Stuck in Love 81 Cast: Greg Kinnear, Jennifer Connelly, Lily Collins, Nat Wolff, Logan Lerman, Liana Liberato, Kristen Bell, Patrick Schwarzenegger, Spencer Breslin Director: Josh Boone Running time: 97 minutes Rating: R, for language, teen drug and alcohol use, and some sexual content
Writer-director Josh Boone’s debut film Stuck in Love has so many touching and clever moments that when he occasionally loses his footing, his transgressions seem more disappointing than they really should be. Then again, Boone can make a movie about writers that doesn’t feel stiff or verbose (Writers was the original title of the film).
Assembling a solid cast doesn’t hurt. Greg Kinnear stars as Bill Borgens, an acclaimed and apparently financially successful novelist. While his output has been good, it’s also infrequent. He’s so busy obsessing over his ex-wife Erica (Jennifer Connelly) that he can’t take on another book. He’s taken to standing outside her window, hoping to spot discord in her current relationship.
Bill’s college-age daughter, Samantha (Lily Collins), and high school-aged son, Rusty (Nat Wolff), appear to have their dad’s literary gifts and his romantic hang-ups. Samantha’s first novel has been picked up by Scribner’s, but she proudly refuses to deal with an amiable classmate named Lou (Logan Lerman), who not only likes her but has her best interests at heart.
Rusty’s poems and stories have attracted the notice of a gorgeous young woman named Kate (Liana Liberato). Unlike his sister, Rusty leaps at the chance to be with a young lady every man in his class would like to be involved with. Unfortunately, Kate has some issues that Rusty’s love can do little to mitigate.
Because Boone is obviously a literary junkie, it’s a given that his dialogue will be sharp and funny. Nonetheless, he also has a decent eye for visual storytelling. Watching Bill stand outside Erica’s window waiting for her to come back the way that little kids await the arrival of Santa Claus is creepy and poignant. Kinnear’s tortured face makes Bill’s quixotic pursuit seem somewhat less silly.
The rest of the casting is solid as well. In addition to the effortless way Connelly portrays her ambivalence about Bill’s obsession, she’s an ideal choice because she really looks as if she could be Collins’ real-life mother.The real find in this film is Liberato, who demonstrates a fairly astonishing range for a 17-year-old.
In interviews, Boone has indicated that much of his original script wasn’t filmed in order to make a tight shooting schedule.

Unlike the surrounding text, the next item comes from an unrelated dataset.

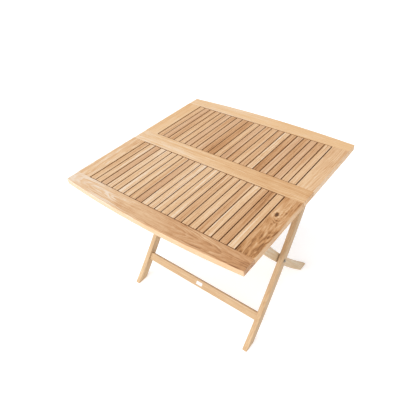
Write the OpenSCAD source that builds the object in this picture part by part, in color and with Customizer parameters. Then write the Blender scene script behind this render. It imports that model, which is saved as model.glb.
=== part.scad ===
// Square folding garden table: a framed top of narrow slats on two crossing pairs of bowed legs.
// Millimetres, +Z up, +X along the near edge. The origin is on the ground under the middle of the top.

/* [Top] */
// Width of the top, along the rails
top_w = 900; // [700:10:1100]
// Depth of the top at its middle, where its two bowed edges stand out furthest
top_d = 900; // [700:10:1100]
// Height of the top's upper face above the ground
table_h = 750; // [700:5:780]
// Thickness of the rails and stiles
top_t = 27; // [24:1:34]
// How far the near and far edges bow out between the corners
edge_bow = 20; // [5:1:30]
// Width of a near or far rail at its middle
rail_w = 81; // [70:1:95]
// Width of the middle rail
mid_rail_w = 82; // [70:1:95]
// Width of the four stiles at the sides
stile_w = 76; // [65:1:90]

/* [Slats] */
// Slats across each of the two panels
slat_count = 22; // [16:1:24]
// Gap between two slats
slat_gap = 4.1; // [3:0.1:6]
// Gap between a slat's end and the rail
slat_end_gap = 3; // [2:0.5:5]
// Thickness of a slat
slat_t = 15; // [13:1:16]
// Width of the battens that carry the slats
batten_w = 34; // [26:1:40]

/* [Legs] */
// Width of a leg board
leg_w = 42; // [38:1:46]
// Thickness of a leg board
leg_t = 25; // [20:1:28]
// Distance from the top's side edge to the outer face of an outer leg
leg_inset = 81.5; // [78:0.5:100]
// Distance from the middle of the table to the middle of a foot
foot_y = 289; // [250:1:320]
// Distance from the middle of the table to the pivot at a leg's upper end
hinge_y = 240; // [220:1:260]
// Drop of that pivot below the underside of the top
hinge_drop = 24; // [24:0.5:26]
// Height of the pivot where the two pairs of legs cross
cross_h = 341; // [330:1:352]
// Height of the middle of a stretcher
stretcher_h = 111; // [90:1:140]
// Width of a stretcher, measured along the leg
stretcher_w = 38; // [30:1:40]
// Thickness of a stretcher
stretcher_t = 22; // [18:1:24]
// Side gap between an outer leg and its neighbours
leg_gap = 3; // [2:0.5:4]

/* [Label] */
// Length of the blank label on the outer stretcher
label_l = 36; // [20:1:50]
// Width of the label, measured along the leg
label_w = 17; // [10:1:26]

/* [Hardware] */
// Nominal diameter of the pivot bolts
bolt_d = 8; // [6:1:10]
// Diameter of the round bar that ties the inner legs and drops into the cleats
bar_d = 24; // [20:1:28]
// Width of a cleat under the top
cleat_t = 25; // [20:1:28]
// Height of a cleat
cleat_h = 41; // [38:1:44]

/* [Hidden] */
arc_fn = 1440;
round_fn = 64;
fit = 0.15;
run_fit = 0.05;
apart = 0.3;

underside = table_h - top_t;
half_w = top_w / 2;
half_d = top_d / 2;
field_w = top_w - 2 * stile_w;
slat_w = (field_w - (slat_count + 1) * slat_gap) / slat_count;
slat_pitch = slat_w + slat_gap;
bow_r = (half_w * half_w + edge_bow * edge_bow) / (2 * edge_bow);
panel_y0 = mid_rail_w / 2;
panel_y1 = half_d - rail_w;
slat_z = table_h - slat_t;
batten_t = slat_z - underside;
batten_ys = [panel_y0 + 69, panel_y1 - 69];
batten_housing = 10;

tenon_l = 30;
tenon_w = 50;
tenon_t = 9;
tenon_z = underside + top_t / 2;
peg_r = 4;
peg_l = 20;

outer_leg_x = half_w - leg_inset;
inner_leg_x = outer_leg_x - leg_t - leg_gap;
outer_span = outer_leg_x - leg_t;
inner_span = inner_leg_x - leg_t;
cleat_x = outer_leg_x + leg_gap;
cleat_reach = 52;
hinge_z = underside - hinge_drop;
bolt_r = bolt_d / 2;
bar_r = bar_d / 2;
bar_half = cleat_x + cleat_t - 1.5;
stub_l = 14;
stub_w = 26;
stub_t = 12;
label_t = 0.6;
label_corner = 2;

head_r = 6.5;
head_h = 4;
dome_r = 9;
washer_r = 8;
washer_t = 1.6;
nut_r = 7.2;
nut_h = 6.5;
nut_recess = 7;

screw_r = 1.9;
screw_head_r = 3.6;
screw_head_h = 2.6;
screw_grip = 8;
cleat_screw_r = 2.4;
cleat_screw_head_r = 4.6;
cleat_screw_head_h = 3.2;
cleat_screw_sink = 14;
cleat_screw_grip = 18;
cleat_screw_ys = [-200, -80, 80, 200];

// The outer legs bow along one arc through the foot, the crossing and the hinge.
foot = [-foot_y, 0];
crossing = [0, cross_h];
hinge = [hinge_y, hinge_z];
rest_bar = [-hinge_y, hinge_z];

// Centre of the circle through three points
function circle_centre(a, b, c) =
    let (
        d = 2 * (a.x * (b.y - c.y) + b.x * (c.y - a.y) + c.x * (a.y - b.y)),
        a2 = a * a,
        b2 = b * b,
        c2 = c * c
    )
    [
        (a2 * (b.y - c.y) + b2 * (c.y - a.y) + c2 * (a.y - b.y)) / d,
        (a2 * (c.x - b.x) + b2 * (a.x - c.x) + c2 * (b.x - a.x)) / d
    ];

leg_centre = circle_centre(foot, crossing, hinge);
leg_r = norm(crossing - leg_centre);

// Point on the leg's centre line at a height, and the slope of the leg there in degrees
function leg_point(h) =
    [leg_centre.x + sqrt(leg_r * leg_r - pow(h - leg_centre.y, 2)), h];
function leg_slope(p) = atan2(p.y - leg_centre.y, p.x - leg_centre.x) + 90;

stretcher_at = leg_point(stretcher_h);
stretcher_slope = leg_slope(stretcher_at);

teak = "burlywood";
pale_teak = "wheat";
steel = "silver";

function two_digits(i) = i < 10 ? str("0", i) : str(i);
function slat_node(i) = str("slats_", two_digits(i));

// ---- helpers ----

// A shape drawn in the side view (Y right, Z up) and given a thickness along X
module side_plate(x0, thickness) {
    translate([x0, 0, 0])
        rotate([90, 0, 90])
            linear_extrude(thickness)
                children();
}

// A round rod along X, from x0 to x1, through a point of the side view
module rod(p, r, x0, x1) {
    translate([x0, p.x, p.y])
        rotate([0, 90, 0])
            cylinder(r = r, h = x1 - x0, $fn = round_fn);
}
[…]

He could have cut a little more.
There’s a strange subplot involving Bill’s fitness-minded neighbor Tricia (Kristen Bell). Despite the fact that she’s married and would probably disdain Bill’s fondness for cigarettes, she has regularly scheduled trysts with him in the hope of helping him lose his obsession with Erica. Tricia’s actions don’t make a lot of sense and despite a valiant effort from Bell, she’s more annoying than amusing.
Then again, love has a way of making even the brightest look stupid. The Borgens family is still easy to relate to because their romantic stumbles are a little more common than they or we would like to admit.